One of World of Warcraft Classic’s lead developers was fired by Blizzard after protesting an employee evaluation policy, according to a report by Bloomberg (opens in new tab).
Brian Birmingham, who is the lead engineer on WoW Classic, refused to give an employee a low evaluation in order to meet a quota introduced by Blizzard in 2021. The process, called “stack ranking,” requires managers to give about 5% of their employees a low performance evaluation to fit on a bell curve of relative performance. According to Activision Blizzard sources who spoke to Bloomberg, a low rating reduces an employee’s profit-sharing bonus and “could hamper them from receiving raises or promotions in the near future.”

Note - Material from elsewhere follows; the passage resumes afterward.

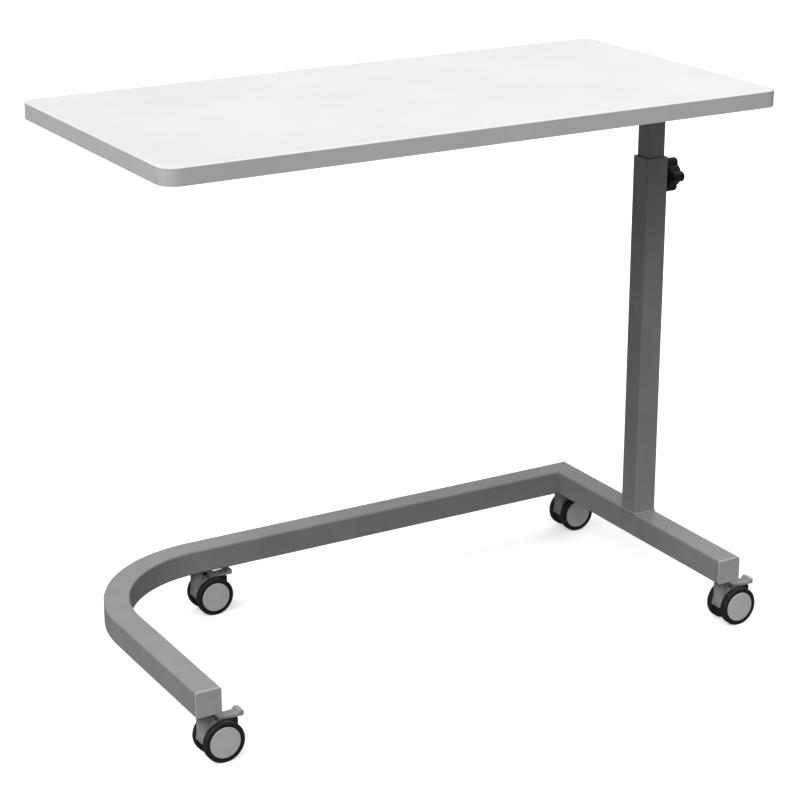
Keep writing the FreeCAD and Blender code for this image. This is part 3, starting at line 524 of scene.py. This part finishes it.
def make_screws(frame, material):
    """Pan-head screws with a cross recess, in place of the plain CAD ones."""
    mesh = bmesh.new()
    outline = [(SCREW_SHANK, -SCREW_POINT), (SCREW_SHANK, -SCREW_LENGTH), (HEAD_RADIUS, -SCREW_LENGTH)]
    dome = HEAD_HEIGHT - HEAD_SIDE
    for radius, height in crown(HEAD_RADIUS, dome, HEAD_CROWN_STEPS):
        if radius > RECESS_REACH:
            outline.append((radius, -SCREW_LENGTH - HEAD_SIDE - height))
    flat = outline[-1][1]
    for tip in screw_tips(frame):
        shank, rim = turn(mesh, tip, Z_AXIS, X_AXIS, outline)
        close_end(mesh, shank, tip)
        sink_recess(mesh, rim, tip + Z_AXIS * flat)
    screws = add_piece("screws", mesh, material, "table")
    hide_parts("panel_screws")


def make_knob_cap(material):
    """Low domed cap that closes the moulding in the knob's outer face."""
    mesh = bmesh.new()
    center = middle("clamp_knob")
    center.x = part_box("clamp_knob")[1].x
    radius = half_size("clamp_knob").y * CAP_SHARE
    outline = crown(radius, CAP_CROWN, CAP_STEPS)
    top = turn(mesh, center, X_AXIS, Y_AXIS, outline)[1]
    close_end(mesh, top, center + X_AXIS * CAP_CROWN)
    add_piece("knob_cap", mesh, material, "clamp_knob")


# ---------------------------------------------------------------- black blocks of painted shade


def add_block(mesh, low, high):
    """Box between two corners, with its edges rounded."""
    # The cube reaches from -1 to 1 along each axis.
    points = bmesh.ops.create_cube(mesh, size=2)["verts"]
    for point in points:
        point.co = (low + high) / 2 + point.co * (high - low) / 2
    edges = dict.fromkeys(edge for point in points for edge in point.link_edges)
    bmesh.ops.bevel(
        mesh,
        geom=list(edges),
        offset=BLOCK_EDGE,
        segments=BLOCK_EDGE_SEGMENTS,
        profile=ROUND_PROFILE,
        affect="EDGES",
    )


def make_painted_shade_blocks(hood, material):
    """The pair of black blocks, one on each side of the pedal's slot, that paint the shade under the
    pedal.
    """
    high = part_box(hood)[1]
    top = high.z - BLOCK_TOP_DROP
    front = high.x + BLOCK_SKIN
    inner = BLOCK_INNER_OFFSET
    outer = half_size(hood).y + BLOCK_SKIN
    mesh = bmesh.new()
    for start, end in ((-outer, -inner), (inner, outer)):
        add_block(
            mesh,
            Vector((front - BLOCK_LENGTH, middle(hood).y + start, top - BLOCK_HEIGHT)),
            Vector((front, middle(hood).y + end, top)),
        )
    add_piece(hood.replace("_hood", "_painted_shade_blocks"), mesh, material, hood)


# Black blocks on every caster hood, as painted shade under its brake pedal.
def make_all_painted_shade_blocks(frame, material):
    for entry in frame["record"]["subparts"]:
        if entry["node"].endswith("_hood"):
            make_painted_shade_blocks(entry["node"], material)


# ---------------------------------------------------------------- welds


def rounded_loop(center, across, up, half_across, half_up, corner):
    """Closed rounded rectangle in the plane of two axes, as evenly spaced points."""
    corners = [(1, 1), (-1, 1), (-1, -1), (1, -1)]
    outline = []
    for quarter, (side, level) in enumerate(corners):
        for step in range(CORNER_STEPS + 1):
            angle = math.pi / 2 * (quarter + step / CORNER_STEPS)
            flat = side * (half_across - corner) + corner * math.cos(angle)
            tall = level * (half_up - corner) + corner * math.sin(angle)
            outline.append(center + across * flat + up * tall)
    return spread_points(outline + outline[:1])[:-1]


def spread_points(route):
    """Points at bead steps along a route."""
    lengths = [(after - before).length for before, after in zip(route, route[1:])]
    count = max(2, round(sum(lengths) / BEAD_STEP))
    spacing = sum(lengths) / count
    points = [route[0].copy()]
    travelled = 0.0
    wanted = spacing
    for start, end, length in zip(route, route[1:], lengths):
        while length > 0 and wanted <= travelled + length + STEP_SLACK:
            points.append(start.lerp(end, (wanted - travelled) / length))
            wanted += spacing
        travelled += length
    return points


def make_bead(name, points, plane_normal, radius, material, body, closed=True):
    """Half-round weld bead along points in one plane, flat on its inner side, with ripples."""
    mesh = bmesh.new()
    rings = []
    count = len(points)
    for index, point in enumerate(points):
        before = points[index - 1] if closed or index > 0 else point
        after = points[(index + 1) % count] if closed or index + 1 < count else point
        outward = (after - before).normalized().cross(plane_normal)
        ripple = math.sin(2 * math.pi * index * BEAD_STEP / RIPPLE_PITCH)
        size = radius * (1 + RIPPLE_DEPTH * ripple)
        ring = []
        for side in range(BEAD_SIDES):
            angle = 2 * math.pi * side / BEAD_SIDES
            offset = outward * max(0.0, math.cos(angle)) + plane_normal * math.sin(angle)
            ring.append(mesh.verts.new(point + offset * size))
        rings.append(ring)
    pairs = list(zip(rings, rings[1:]))
    if closed:
        pairs.append((rings[-1], rings[0]))
    for ring, following in pairs:
        join_rings(mesh, ring, following)
    if not closed:
        for ring, end in ((rings[0], points[0]), (rings[-1], points[-1])):
            close_end(mesh, ring, end)
    add_piece(name, mesh, material, body)


def weld_tube_end(name, node, level, radius, material, body):
    """Bead around one end of an upright square tube; it stands a little proud along Y."""
    center = middle(node)
    center.z = level
    half = half_size(node).x
    half_x = half - radius * TUBE_INSET
    half_y = half + radius * TUBE_BULGE
    points = rounded_loop(center, X_AXIS, Y_AXIS, half_x, half_y, TUBE_CORNER)
    make_bead(name, points, Z_AXIS, radius, material, body)


def weld_mitre(material):
    """Low ground bead around the mitred corner of the base."""
    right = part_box("column_rail")[1]
    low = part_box("curved_rail")[0].z
    half = half_size("column_rail").x
    inset = MITRE_BEAD * MITRE_INSET
    along = (X_AXIS + Y_AXIS).normalized()
    center = Vector((right.x - half, right.y - half, low + half))
    half_along = half * math.sqrt(2)
    points = rounded_loop(center, along, Z_AXIS, half_along - inset, half - inset, MITRE_CORNER)
    make_bead("mitre_weld", points, along.cross(Z_AXIS), MITRE_BEAD, material, "base")


def weld_boss(material):
    """Bead around the clamp boss on the column."""
    center = middle("clamp_boss")
    center.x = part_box("clamp_boss")[0].x
    half = half_size("clamp_boss").y
    points = rounded_loop(center, Y_AXIS, Z_AXIS, half, half, half)
    make_bead("boss_weld", points, X_AXIS, BOSS_BEAD, material, "base")


def weld_bars(material):
    """Short beads where the beam's top edges meet the cross bars."""
    low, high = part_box("cross_bars")
    beam_low, beam_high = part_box("support_beam")
    run = X_AXIS * (BAR_WIDTH - 2 * BAR_WELD_END)
    for end, start in (("far", low.x), ("near", high.x - BAR_WIDTH)):
        for side, edge in (("front", beam_low.y), ("back", beam_high.y)):
            first = Vector((start + BAR_WELD_END, edge, beam_high.z))
            ends = [first, first + run] if side == "front" else [first + run, first]
            name = f"bar_weld_{end}_{side}"
            make_bead(name, spread_points(ends), Z_AXIS, BAR_BEAD, material, "table", closed=False)


def make_welds(material):
    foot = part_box("outer_column")[0].z
    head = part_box("inner_mast")[1].z
    weld_tube_end("column_weld", "outer_column", foot, COLUMN_BEAD, material, "base")
    weld_tube_end("mast_weld", "inner_mast", head, MAST_BEAD, material, "table")
    weld_mitre(material)
    weld_boss(material)
    weld_bars(material)


# ---------------------------------------------------------------- stage


def make_floor():
    """Plain pale floor, lit evenly from within like a studio table, so shadows on it stay faint."""
    surface = Surface("floor", specular=0.0)
    surface.shader.inputs["Emission Color"].default_value = (1, 1, 1, 1)
    surface.shader.inputs["Emission Strength"].default_value = FLOOR_GLOW
    color = surface.mottle(surface.noise(size=0.6), grey(0.90), grey(0.92))
    material = surface.finish(color, sheen=surface.noise(size=0.3), roughness=(0.8, 0.9))
    mesh = bmesh.new()
    corners = [(-1, -1), (1, -1), (1, 1), (-1, 1)]
    mesh.faces.new([mesh.verts.new((FLOOR_HALF * x, FLOOR_HALF * y, 0)) for x, y in corners])
    data = bpy.data.meshes.new("floor")
    mesh.to_mesh(data)
    mesh.free()
    floor = bpy.data.objects.new("floor", data)
    # The floor sends no light up to the object, so the object's undersides stay dark.
    floor.visible_diffuse = False
    floor.visible_glossy = False
    bpy.context.scene.collection.objects.link(floor)
    cover(floor, material)


def towards(azimuth, elevation):
    """Direction from the table to a lamp or camera at two angles, in radians; azimuth 0 is -Y."""
    flat = math.cos(elevation)
    return Vector((math.sin(azimuth) * flat, -math.cos(azimuth) * flat, math.sin(elevation)))


def add_lamp(name, azimuth, elevation, strength, width):
    """Broad soft lamp, far away in one direction; the angles are in degrees."""
    light = bpy.data.lights.new(name, "SUN")
    light.energy = strength
    light.angle = math.radians(width)
    lamp = bpy.data.objects.new(name, light)
    source = towards(math.radians(azimuth), math.radians(elevation))
    lamp.rotation_mode = "QUATERNION"
    lamp.rotation_quaternion = source.to_track_quat("Z", "Y")
    bpy.context.scene.collection.objects.link(lamp)


def light_scene():
    """White backdrop that gives dim light, and broad lamps, most of them above the left and front."""
    world = bpy.data.worlds.new("studio")
    world.use_nodes = True
    tree = world.node_tree
    background = tree.nodes["Background"]
    background.inputs["Color"].default_value = (1, 1, 1, 1)
    seen = tree.nodes.new("ShaderNodeLightPath")
    strength = tree.nodes.new("ShaderNodeMapRange")
    strength.inputs["To Min"].default_value = WORLD_STRENGTH
    strength.inputs["To Max"].default_value = BACKDROP_STRENGTH
    tree.links.new(seen.outputs["Is Camera Ray"], strength.inputs["Value"])
    tree.links.new(strength.outputs["Result"], background.inputs["Strength"])
    bpy.context.scene.world = world
    for lamp in LAMPS:
        add_lamp(*lamp)


def add_camera():
    """Camera at the photograph's viewing angle, with everything in focus."""
    data = bpy.data.cameras.new("camera")
    data.sensor_width = SENSOR_WIDTH
    data.lens = CAMERA_LENS
    data.dof.use_dof = False
    camera = bpy.data.objects.new("camera", data)
    back = towards(CAMERA_AZIMUTH, CAMERA_ELEVATION)
    camera.location = CAMERA_AIM + back * CAMERA_DISTANCE
    camera.rotation_mode = "QUATERNION"
    camera.rotation_quaternion = back.to_track_quat("Z", "Y")
    bpy.context.scene.collection.objects.link(camera)
    bpy.context.scene.camera = camera


def main():
    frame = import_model()
    bpy.context.scene.view_settings.view_transform = "Standard"
    materials = {slot: make() for slot, make in MATERIAL_MAKERS.items()}
    finish_nodes(frame, materials)
    make_screws(frame, materials["zinc_steel"])
    make_knob_cap(materials["black_plastic"])
    # Black blocks on the caster hoods are painted shade under the brake pedals.
    make_all_painted_shade_blocks(frame, materials["black_plastic"])
    make_welds(materials["frame_paint"])
    make_floor()
    light_scene()
    add_camera()


main()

In an email to staff expressing his frustration with the policy, Birmingham wrote that Blizzard executive leadership justified the policy by claiming it will “squeeze the bottom-most performers as a way to make sure everyone continues to grow.” He also said that he was asked to keep the policy secret from employees.
In practice, Birmingham believes that stack ranking “encourages competition between employees, sabotage of one another’s work, a desire for people to find low-performing teams that they can be the best-performing worker on, and ultimately erodes trust and destroys creativity.”
Stack ranking has received continuous criticism since General Electric popularized it in the 1980s. In 2012, Vanity Fair (opens in new tab) reported that stack ranking pit Microsoft employees against each other, incentivizing them to sabotage projects and withhold information out of fear of impacting their rank. Microsoft (opens in new tab) stopped using the system in 2013.
In the letter to Blizzard staff, Birmingham wrote that if the policy isn’t reversed, the Blizzard Entertainment he wants to work for “doesn’t exist anymore.” And as for why he’s protesting it now, Birmingham wrote that he and other WoW managers had been able to work around the quota for the last two years, but that he was now required to drop an employee’s ranking to hit it. According to Birmingham’s email, others in WoW leadership asked if they could meet the quota by giving themselves a poor rating, but were told they couldn’t.
Before sending the email, Birmingham reportedly told a large group of employees that he planned to resign. An HR representative spoke to him to confirm his resignation and he told them he wouldn’t work as long as the policy remained in place. He was then terminated, according to his email.
A Blizzard spokesperson told Bloomberg that the evaluation process is designed to create “excellence in performance,” and “ensure employees who don’t meet performance expectations receive more honest feedback, differentiated compensation, and a plan on how best to improve their own performance.”